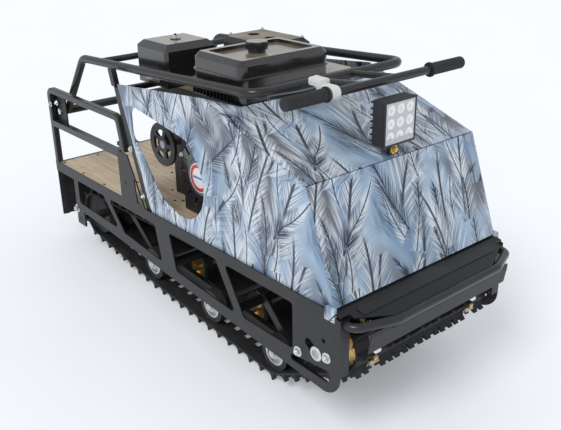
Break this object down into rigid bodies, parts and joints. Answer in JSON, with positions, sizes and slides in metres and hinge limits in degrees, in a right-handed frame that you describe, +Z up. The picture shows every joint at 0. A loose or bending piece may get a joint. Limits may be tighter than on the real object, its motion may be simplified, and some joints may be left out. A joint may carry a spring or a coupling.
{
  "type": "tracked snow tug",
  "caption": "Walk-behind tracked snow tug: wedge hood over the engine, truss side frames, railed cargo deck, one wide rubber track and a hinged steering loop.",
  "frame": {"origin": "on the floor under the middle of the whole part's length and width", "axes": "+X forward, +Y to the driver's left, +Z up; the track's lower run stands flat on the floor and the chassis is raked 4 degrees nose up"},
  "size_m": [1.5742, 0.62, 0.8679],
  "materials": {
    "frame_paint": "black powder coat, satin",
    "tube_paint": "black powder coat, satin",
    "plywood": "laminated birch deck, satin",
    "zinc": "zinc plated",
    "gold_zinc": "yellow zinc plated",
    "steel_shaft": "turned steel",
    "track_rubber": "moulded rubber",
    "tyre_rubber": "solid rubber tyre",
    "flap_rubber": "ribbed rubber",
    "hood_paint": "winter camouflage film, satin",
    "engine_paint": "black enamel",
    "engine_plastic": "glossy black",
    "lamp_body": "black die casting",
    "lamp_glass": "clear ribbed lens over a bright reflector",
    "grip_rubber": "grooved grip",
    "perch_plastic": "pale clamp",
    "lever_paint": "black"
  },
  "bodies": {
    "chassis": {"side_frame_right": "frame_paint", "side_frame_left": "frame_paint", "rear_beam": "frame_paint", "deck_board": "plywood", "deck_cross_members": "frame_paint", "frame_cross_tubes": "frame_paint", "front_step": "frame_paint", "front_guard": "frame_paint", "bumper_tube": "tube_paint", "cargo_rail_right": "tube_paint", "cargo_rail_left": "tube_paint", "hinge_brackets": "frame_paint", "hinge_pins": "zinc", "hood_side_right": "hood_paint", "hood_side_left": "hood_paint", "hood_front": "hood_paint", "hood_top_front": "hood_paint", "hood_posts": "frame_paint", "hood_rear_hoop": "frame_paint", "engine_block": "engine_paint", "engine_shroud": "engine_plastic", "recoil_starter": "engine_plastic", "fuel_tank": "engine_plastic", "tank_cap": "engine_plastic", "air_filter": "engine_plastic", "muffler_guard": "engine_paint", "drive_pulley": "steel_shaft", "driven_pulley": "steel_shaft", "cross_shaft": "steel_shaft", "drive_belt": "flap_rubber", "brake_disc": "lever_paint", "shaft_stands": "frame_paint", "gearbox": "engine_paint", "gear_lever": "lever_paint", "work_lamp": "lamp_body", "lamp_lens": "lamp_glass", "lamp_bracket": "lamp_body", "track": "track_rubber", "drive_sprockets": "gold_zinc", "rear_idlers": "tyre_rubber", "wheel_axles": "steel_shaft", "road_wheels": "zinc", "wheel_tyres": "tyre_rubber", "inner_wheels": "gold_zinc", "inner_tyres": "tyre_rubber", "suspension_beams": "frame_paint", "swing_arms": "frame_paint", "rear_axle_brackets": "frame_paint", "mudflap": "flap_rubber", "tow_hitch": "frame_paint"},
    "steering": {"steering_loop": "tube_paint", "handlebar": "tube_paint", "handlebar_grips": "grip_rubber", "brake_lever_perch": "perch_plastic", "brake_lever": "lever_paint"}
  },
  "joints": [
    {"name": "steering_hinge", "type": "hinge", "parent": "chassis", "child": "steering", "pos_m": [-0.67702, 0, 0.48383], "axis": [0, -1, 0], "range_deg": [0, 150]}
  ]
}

INSTRUCTIONS FOR THE TASK: Output the whole listing above again, word for word.

TASK OUTPUT:
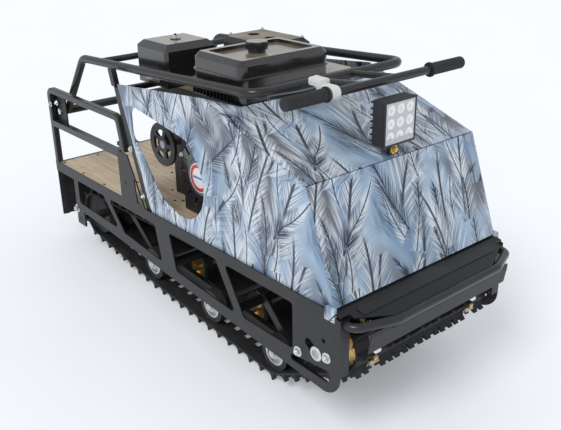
Break this object down into rigid bodies, parts and joints. Answer in JSON, with positions, sizes and slides in metres and hinge limits in degrees, in a right-handed frame that you describe, +Z up. The picture shows every joint at 0. A loose or bending piece may get a joint. Limits may be tighter than on the real object, its motion may be simplified, and some joints may be left out. A joint may carry a spring or a coupling.
{
  "type": "tracked snow tug",
  "caption": "Walk-behind tracked snow tug: wedge hood over the engine, truss side frames, railed cargo deck, one wide rubber track and a hinged steering loop.",
  "frame": {"origin": "on the floor under the middle of the whole part's length and width", "axes": "+X forward, +Y to the driver's left, +Z up; the track's lower run stands flat on the floor and the chassis is raked 4 degrees nose up"},
  "size_m": [1.5742, 0.62, 0.8679],
  "materials": {
    "frame_paint": "black powder coat, satin",
    "tube_paint": "black powder coat, satin",
    "plywood": "laminated birch deck, satin",
    "zinc": "zinc plated",
    "gold_zinc": "yellow zinc plated",
    "steel_shaft": "turned steel",
    "track_rubber": "moulded rubber",
    "tyre_rubber": "solid rubber tyre",
    "flap_rubber": "ribbed rubber",
    "hood_paint": "winter camouflage film, satin",
    "engine_paint": "black enamel",
    "engine_plastic": "glossy black",
    "lamp_body": "black die casting",
    "lamp_glass": "clear ribbed lens over a bright reflector",
    "grip_rubber": "grooved grip",
    "perch_plastic": "pale clamp",
    "lever_paint": "black"
  },
  "bodies": {
    "chassis": {"side_frame_right": "frame_paint", "side_frame_left": "frame_paint", "rear_beam": "frame_paint", "deck_board": "plywood", "deck_cross_members": "frame_paint", "frame_cross_tubes": "frame_paint", "front_step": "frame_paint", "front_guard": "frame_paint", "bumper_tube": "tube_paint", "cargo_rail_right": "tube_paint", "cargo_rail_left": "tube_paint", "hinge_brackets": "frame_paint", "hinge_pins": "zinc", "hood_side_right": "hood_paint", "hood_side_left": "hood_paint", "hood_front": "hood_paint", "hood_top_front": "hood_paint", "hood_posts": "frame_paint", "hood_rear_hoop": "frame_paint", "engine_block": "engine_paint", "engine_shroud": "engine_plastic", "recoil_starter": "engine_plastic", "fuel_tank": "engine_plastic", "tank_cap": "engine_plastic", "air_filter": "engine_plastic", "muffler_guard": "engine_paint", "drive_pulley": "steel_shaft", "driven_pulley": "steel_shaft", "cross_shaft": "steel_shaft", "drive_belt": "flap_rubber", "brake_disc": "lever_paint", "shaft_stands": "frame_paint", "gearbox": "engine_paint", "gear_lever": "lever_paint", "work_lamp": "lamp_body", "lamp_lens": "lamp_glass", "lamp_bracket": "lamp_body", "track": "track_rubber", "drive_sprockets": "gold_zinc", "rear_idlers": "tyre_rubber", "wheel_axles": "steel_shaft", "road_wheels": "zinc", "wheel_tyres": "tyre_rubber", "inner_wheels": "gold_zinc", "inner_tyres": "tyre_rubber", "suspension_beams": "frame_paint", "swing_arms": "frame_paint", "rear_axle_brackets": "frame_paint", "mudflap": "flap_rubber", "tow_hitch": "frame_paint"},
    "steering": {"steering_loop": "tube_paint", "handlebar": "tube_paint", "handlebar_grips": "grip_rubber", "brake_lever_perch": "perch_plastic", "brake_lever": "lever_paint"}
  },
  "joints": [
    {"name": "steering_hinge", "type": "hinge", "parent": "chassis", "child": "steering", "pos_m": [-0.67702, 0, 0.48383], "axis": [0, -1, 0], "range_deg": [0, 150]}
  ]
}